Ensnared in the legislation, though, are Arizona families who might wish not to take extraordinary measures to resuscitate a fetus delivered past 20 weeks’ gestation. Although Stone didn’t have an abortion, the state would likely view the fetus as “delivered alive,” the language used in the bill.
“This bill is draconian government overreach and will do more to hurt than it will to help,” Stone said in testimony to lawmakers.
If the governor signs the legislation, doctors would be required to tell women, like Stone, “orally and in person” that their fetus was “delivered alive” and follow a “protocol for rapid neonatal resuscitation,” even when couples might wish only to grieve.
“We are doing all these invasive procedures and depriving the parents of time to grieve—for nothing,” Dr. Julie Kwatra, legislative chair of the Arizona chapter of the American Congress of Obstetricians and Gynecologists (ACOG), told Rewire.
ACOG and the local chapter of the American Medical Association are among the groups opposing the legislation.
Arizona’s Republican-controlled house and state senate sent SB 1367 to the governor’s desk on Wednesday, only hours after anti-abortion videographer David Daleiden, who faces felony charges in California in connection with making unlawful recordings, released the latest in a series of secretly recorded videos of abortion providers—this time of an Arizona doctor.
The release of the video Wednesday and the legislative vote on the same day give the appearance of an orchestrated anti-abortion crusade in the GOP-controlled state.
The bill is backed by the powerful conservative lobbying group, the Center for Arizona Policy, an arm of the Family Research Council. The center’s president, Cathi Herrod, has said the legislation is needed because, “neither doctors nor parents can play God.” Emailing supporters on Wednesday ahead of the legislative vote, Herrod cited Daleiden’s video as a rationale for the passage of SB 1367.
Stone and her family decided against medical intervention.
Stone lives in the Phoenix district of Rep. Kelli Butler (D), who read Stone’s testimony Wednesday on the House floor.
“On the morning of May 30th, Trevor was born. He was beautiful,” Butler read, pausing to collect herself.
“He weighed just under a pound, and was 11 1/2 inches long,” she continued. “He was breathing. The nurses gently wrapped him in a blanket and gave him to us. They left the room so we could be alone with our baby. My husband held him until he was gone. It was less than a minute. And we cried some more.”

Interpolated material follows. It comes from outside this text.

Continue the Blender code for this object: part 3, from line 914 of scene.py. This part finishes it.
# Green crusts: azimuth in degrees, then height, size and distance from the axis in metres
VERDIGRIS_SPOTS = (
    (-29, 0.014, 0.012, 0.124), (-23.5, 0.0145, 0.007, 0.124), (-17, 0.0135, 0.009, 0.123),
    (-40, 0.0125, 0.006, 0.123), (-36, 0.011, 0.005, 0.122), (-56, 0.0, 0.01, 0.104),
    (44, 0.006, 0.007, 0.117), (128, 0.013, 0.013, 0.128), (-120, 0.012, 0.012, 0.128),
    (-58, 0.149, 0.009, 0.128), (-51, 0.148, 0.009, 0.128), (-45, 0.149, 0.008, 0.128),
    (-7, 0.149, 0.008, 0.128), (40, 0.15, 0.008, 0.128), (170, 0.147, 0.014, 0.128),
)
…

As Dr. Peter Stevenson, an Arizona neonatologist, explained in earlier testimony, a fetus delivered a 20 or 21 weeks has no chance of survival. Those born at 22 weeks have a 7 percent to 11 percent chance of survival, and those at 23 weeks have a 20 percent to 40 percent chance to survive.

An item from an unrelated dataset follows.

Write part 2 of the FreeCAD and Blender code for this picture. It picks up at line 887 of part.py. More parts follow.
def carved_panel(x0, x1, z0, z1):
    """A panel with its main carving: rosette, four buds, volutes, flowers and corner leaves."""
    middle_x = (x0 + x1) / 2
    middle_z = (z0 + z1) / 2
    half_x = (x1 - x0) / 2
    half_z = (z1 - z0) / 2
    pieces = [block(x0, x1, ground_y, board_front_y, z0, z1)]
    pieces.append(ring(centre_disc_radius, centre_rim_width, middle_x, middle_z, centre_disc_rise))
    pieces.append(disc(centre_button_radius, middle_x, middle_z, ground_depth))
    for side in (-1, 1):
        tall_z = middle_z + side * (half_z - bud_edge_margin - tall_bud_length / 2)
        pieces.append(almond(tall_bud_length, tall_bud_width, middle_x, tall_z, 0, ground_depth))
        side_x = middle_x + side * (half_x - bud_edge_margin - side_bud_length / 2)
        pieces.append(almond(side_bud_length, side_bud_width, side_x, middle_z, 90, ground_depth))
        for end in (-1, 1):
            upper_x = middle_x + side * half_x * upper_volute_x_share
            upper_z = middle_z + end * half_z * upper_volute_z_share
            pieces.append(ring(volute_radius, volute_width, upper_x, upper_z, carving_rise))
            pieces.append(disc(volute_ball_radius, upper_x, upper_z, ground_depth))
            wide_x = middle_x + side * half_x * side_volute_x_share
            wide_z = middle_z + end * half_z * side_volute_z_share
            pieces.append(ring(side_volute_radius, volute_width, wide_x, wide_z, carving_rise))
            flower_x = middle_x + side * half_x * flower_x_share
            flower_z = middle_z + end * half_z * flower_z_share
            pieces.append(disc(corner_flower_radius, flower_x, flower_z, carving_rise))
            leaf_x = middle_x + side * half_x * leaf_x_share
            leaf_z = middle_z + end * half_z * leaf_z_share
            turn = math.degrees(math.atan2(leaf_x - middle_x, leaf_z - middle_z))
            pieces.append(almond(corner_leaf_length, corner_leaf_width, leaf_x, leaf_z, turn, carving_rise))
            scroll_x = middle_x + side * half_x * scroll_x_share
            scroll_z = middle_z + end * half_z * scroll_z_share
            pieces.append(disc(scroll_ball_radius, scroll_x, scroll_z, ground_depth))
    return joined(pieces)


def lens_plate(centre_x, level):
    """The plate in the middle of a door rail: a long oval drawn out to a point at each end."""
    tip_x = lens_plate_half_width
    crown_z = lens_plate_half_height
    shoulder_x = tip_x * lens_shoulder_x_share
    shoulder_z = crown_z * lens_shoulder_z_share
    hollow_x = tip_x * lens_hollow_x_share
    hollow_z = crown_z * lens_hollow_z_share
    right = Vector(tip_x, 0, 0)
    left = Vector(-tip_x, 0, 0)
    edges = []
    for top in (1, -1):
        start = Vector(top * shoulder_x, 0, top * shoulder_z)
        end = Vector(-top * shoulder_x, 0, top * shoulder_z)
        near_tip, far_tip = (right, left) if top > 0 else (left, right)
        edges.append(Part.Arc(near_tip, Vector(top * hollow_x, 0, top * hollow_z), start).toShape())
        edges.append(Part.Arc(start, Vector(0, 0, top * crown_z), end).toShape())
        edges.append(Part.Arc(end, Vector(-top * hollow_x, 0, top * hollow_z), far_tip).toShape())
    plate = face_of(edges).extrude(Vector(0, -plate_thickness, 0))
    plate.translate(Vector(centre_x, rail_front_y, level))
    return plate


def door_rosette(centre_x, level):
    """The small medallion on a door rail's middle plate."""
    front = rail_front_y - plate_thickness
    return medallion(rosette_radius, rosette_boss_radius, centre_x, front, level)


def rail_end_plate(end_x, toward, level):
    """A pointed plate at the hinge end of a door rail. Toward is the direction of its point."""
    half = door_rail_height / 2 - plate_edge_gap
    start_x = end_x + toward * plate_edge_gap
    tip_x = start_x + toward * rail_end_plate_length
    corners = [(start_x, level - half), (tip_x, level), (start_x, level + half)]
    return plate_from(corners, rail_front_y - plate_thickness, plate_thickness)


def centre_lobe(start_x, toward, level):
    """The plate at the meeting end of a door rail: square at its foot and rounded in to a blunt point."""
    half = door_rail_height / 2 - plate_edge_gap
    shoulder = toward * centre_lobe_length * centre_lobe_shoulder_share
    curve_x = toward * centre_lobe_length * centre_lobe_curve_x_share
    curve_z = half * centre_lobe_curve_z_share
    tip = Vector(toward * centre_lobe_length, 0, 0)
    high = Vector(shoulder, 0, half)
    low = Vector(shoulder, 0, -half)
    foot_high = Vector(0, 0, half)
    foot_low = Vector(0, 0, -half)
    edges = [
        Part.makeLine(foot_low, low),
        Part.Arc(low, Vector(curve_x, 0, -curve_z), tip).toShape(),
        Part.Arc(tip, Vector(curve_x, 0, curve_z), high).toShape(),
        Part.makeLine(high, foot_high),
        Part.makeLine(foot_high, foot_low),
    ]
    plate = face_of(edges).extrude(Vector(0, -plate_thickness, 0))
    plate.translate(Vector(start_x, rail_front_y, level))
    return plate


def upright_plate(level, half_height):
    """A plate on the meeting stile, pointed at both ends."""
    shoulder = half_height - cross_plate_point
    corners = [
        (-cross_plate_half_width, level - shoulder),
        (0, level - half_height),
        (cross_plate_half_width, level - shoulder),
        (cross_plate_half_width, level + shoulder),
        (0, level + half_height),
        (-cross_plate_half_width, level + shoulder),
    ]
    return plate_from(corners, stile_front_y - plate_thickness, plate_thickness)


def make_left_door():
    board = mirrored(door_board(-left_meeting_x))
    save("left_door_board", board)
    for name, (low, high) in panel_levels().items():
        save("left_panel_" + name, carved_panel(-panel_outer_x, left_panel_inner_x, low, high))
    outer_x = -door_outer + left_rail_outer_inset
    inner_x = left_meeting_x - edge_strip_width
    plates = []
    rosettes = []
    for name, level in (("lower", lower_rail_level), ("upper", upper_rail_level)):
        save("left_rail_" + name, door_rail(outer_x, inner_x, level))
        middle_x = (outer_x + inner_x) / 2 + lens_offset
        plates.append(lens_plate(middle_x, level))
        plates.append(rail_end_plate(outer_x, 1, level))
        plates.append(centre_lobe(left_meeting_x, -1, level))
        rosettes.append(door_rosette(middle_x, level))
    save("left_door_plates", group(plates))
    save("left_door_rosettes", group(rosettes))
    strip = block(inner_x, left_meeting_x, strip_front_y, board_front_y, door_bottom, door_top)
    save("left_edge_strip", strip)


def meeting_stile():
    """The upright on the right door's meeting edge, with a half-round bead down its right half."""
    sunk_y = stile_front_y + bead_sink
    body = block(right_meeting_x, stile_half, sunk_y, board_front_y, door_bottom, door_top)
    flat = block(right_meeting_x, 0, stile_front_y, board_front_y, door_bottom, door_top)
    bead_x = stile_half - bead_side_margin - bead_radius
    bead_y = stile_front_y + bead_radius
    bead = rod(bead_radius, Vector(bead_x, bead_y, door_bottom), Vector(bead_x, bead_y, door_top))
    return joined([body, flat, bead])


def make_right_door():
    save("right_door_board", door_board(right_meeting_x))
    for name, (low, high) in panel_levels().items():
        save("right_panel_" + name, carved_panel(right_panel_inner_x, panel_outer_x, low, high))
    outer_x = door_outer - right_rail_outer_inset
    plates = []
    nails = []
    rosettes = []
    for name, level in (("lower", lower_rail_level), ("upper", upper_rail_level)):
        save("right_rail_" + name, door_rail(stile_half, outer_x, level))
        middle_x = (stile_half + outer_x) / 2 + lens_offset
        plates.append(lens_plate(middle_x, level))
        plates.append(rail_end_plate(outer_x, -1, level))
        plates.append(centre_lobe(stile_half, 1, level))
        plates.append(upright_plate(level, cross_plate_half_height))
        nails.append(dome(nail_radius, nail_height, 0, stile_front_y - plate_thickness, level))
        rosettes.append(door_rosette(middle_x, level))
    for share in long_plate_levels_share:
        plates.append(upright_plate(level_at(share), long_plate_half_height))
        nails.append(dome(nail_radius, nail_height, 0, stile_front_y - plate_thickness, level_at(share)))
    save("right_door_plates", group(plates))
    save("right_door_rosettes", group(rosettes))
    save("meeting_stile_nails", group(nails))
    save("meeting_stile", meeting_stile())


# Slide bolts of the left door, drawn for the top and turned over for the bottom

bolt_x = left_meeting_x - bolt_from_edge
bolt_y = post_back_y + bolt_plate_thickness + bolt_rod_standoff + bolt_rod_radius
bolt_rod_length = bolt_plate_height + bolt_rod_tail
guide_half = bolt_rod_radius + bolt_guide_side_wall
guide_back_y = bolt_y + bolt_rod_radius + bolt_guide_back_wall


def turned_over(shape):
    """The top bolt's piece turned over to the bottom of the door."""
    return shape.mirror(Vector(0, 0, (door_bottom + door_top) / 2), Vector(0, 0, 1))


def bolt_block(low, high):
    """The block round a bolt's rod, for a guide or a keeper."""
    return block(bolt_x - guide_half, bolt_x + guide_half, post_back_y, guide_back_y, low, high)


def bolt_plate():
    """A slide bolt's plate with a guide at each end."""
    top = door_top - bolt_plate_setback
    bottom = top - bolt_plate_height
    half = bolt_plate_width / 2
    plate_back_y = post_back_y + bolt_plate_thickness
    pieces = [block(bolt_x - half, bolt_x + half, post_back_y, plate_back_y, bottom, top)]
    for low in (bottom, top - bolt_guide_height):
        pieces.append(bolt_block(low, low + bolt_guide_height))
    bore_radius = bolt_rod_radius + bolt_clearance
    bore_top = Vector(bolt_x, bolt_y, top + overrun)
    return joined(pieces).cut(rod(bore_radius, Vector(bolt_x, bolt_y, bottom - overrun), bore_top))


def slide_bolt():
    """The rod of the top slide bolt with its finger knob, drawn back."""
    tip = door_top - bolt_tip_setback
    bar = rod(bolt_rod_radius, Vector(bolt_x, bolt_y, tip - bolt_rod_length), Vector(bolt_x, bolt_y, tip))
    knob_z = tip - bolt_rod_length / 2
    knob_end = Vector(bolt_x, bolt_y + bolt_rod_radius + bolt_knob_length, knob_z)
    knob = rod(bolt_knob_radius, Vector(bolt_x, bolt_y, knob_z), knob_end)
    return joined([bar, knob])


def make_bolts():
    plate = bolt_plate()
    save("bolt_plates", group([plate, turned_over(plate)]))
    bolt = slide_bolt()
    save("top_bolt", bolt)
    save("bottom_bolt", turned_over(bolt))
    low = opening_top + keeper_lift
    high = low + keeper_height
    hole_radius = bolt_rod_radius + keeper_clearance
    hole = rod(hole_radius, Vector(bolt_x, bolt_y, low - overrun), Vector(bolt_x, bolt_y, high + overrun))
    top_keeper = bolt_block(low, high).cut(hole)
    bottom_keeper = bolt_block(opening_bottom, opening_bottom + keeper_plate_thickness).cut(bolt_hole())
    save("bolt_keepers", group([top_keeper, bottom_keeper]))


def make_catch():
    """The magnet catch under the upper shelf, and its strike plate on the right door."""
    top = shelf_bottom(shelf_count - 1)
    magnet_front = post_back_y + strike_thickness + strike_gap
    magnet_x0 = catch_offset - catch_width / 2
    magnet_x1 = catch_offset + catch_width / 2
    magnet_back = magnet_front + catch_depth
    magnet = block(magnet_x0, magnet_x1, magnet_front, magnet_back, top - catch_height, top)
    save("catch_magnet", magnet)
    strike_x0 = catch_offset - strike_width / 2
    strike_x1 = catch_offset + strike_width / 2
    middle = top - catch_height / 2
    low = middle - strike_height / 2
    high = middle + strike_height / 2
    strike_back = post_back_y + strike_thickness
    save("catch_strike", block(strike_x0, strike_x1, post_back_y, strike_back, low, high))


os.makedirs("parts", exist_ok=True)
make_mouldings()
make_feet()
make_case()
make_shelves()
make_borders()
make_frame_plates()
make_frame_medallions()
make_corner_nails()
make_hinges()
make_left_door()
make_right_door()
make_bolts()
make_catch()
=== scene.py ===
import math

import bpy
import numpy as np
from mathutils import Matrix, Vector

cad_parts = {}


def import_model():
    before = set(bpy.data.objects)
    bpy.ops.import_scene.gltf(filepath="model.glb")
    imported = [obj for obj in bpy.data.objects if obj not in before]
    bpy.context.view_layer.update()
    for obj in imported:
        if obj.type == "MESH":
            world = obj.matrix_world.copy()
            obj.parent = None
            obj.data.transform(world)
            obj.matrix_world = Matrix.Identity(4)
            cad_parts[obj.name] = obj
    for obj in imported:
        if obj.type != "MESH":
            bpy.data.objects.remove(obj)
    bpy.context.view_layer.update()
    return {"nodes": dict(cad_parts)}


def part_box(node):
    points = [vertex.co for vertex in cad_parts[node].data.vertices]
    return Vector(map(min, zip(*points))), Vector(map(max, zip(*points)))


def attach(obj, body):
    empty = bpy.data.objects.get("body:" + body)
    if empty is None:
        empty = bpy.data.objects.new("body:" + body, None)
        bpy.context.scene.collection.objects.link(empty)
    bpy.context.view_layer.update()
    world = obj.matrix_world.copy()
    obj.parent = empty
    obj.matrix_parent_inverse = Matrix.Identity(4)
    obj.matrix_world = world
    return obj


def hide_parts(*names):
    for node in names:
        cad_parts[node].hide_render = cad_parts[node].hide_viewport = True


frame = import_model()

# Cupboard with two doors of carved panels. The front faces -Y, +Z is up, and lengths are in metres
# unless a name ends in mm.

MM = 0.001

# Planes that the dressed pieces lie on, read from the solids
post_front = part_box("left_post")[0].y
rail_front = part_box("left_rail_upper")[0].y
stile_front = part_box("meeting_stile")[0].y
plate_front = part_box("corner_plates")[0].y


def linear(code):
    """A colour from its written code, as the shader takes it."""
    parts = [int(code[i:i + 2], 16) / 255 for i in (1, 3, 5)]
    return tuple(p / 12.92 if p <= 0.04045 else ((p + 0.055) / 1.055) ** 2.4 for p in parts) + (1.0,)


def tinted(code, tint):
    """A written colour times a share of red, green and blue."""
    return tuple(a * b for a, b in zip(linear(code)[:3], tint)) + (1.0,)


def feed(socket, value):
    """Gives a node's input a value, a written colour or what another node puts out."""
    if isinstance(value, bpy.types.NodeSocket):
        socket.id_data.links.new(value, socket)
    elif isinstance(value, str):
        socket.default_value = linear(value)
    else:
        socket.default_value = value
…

“It is standard of care in the state of Arizona as well as the entire United States to provide comfort measures only for fetuses delivered at prior to 22 weeks’ gestation,” Stevenson said.

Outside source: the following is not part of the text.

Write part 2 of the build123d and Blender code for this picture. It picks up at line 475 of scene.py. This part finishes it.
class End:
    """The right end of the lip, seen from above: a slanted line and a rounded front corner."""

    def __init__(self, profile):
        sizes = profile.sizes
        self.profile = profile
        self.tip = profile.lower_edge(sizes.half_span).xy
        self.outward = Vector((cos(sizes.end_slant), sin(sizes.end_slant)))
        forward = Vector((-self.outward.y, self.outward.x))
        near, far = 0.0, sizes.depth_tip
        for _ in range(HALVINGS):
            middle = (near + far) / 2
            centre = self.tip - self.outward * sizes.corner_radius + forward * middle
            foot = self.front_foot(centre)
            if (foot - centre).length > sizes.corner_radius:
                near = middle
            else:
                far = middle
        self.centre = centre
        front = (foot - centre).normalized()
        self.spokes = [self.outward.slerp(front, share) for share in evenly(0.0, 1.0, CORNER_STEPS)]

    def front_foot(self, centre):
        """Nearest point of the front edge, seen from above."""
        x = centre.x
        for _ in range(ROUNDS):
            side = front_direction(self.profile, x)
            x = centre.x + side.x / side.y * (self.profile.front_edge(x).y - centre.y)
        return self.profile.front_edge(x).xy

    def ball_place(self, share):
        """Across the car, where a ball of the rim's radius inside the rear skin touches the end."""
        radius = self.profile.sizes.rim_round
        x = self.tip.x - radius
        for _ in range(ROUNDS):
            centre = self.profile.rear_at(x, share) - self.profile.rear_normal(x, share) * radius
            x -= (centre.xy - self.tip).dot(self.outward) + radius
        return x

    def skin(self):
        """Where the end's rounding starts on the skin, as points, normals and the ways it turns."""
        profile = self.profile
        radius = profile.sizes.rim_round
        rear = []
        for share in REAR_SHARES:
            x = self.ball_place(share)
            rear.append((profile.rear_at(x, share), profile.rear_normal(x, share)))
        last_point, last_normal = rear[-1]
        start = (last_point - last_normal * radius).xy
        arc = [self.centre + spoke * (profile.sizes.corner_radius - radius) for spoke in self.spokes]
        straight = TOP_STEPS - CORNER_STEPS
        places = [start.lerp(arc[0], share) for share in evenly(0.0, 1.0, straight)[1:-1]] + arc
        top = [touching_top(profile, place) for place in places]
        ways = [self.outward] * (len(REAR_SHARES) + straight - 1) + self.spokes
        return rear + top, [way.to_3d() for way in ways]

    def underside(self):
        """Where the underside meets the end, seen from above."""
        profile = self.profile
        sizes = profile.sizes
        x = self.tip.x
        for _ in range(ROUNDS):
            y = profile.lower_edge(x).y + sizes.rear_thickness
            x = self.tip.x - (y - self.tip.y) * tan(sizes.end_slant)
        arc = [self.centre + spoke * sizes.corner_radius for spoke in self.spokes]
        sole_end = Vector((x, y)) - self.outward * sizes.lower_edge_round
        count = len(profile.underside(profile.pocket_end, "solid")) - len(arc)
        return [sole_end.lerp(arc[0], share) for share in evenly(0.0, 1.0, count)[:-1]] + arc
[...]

The hospital dressed Trevor in an extra small layette, Stone said in her letter to lawmakers. He was baptized and cremated and his ashes were spread in the memory garden of a local funeral home. Stone said she found comfort in the final “few peaceful minutes with our son.”
She worries that a law forcing doctors to perform resuscitation in cases like hers is “not only unethical, but also cruel.”
“Just because the technology exists, doesn’t mean it is the right course,” Stone said. “Sometimes the kindest, most compassionate choice is to let someone go.”
Stone urged lawmakers to oppose the legislation.
Ducey has signed every abortion restriction put on his desk. It’s very likely this bill will become law.
Stone worries about families who will face heart-breaking decisions like hers.
“I worry about the woman who might second guess asking for medical help if something in her pregnancy goes wrong,” Stone said. “I worry about the woman who fears going to the hospital will open her and her family up to a cascade of unwanted interventions. I worry about the woman who feels leaving the hospital will be her only option for a peaceful end to a heart- and soul-destroying situation.”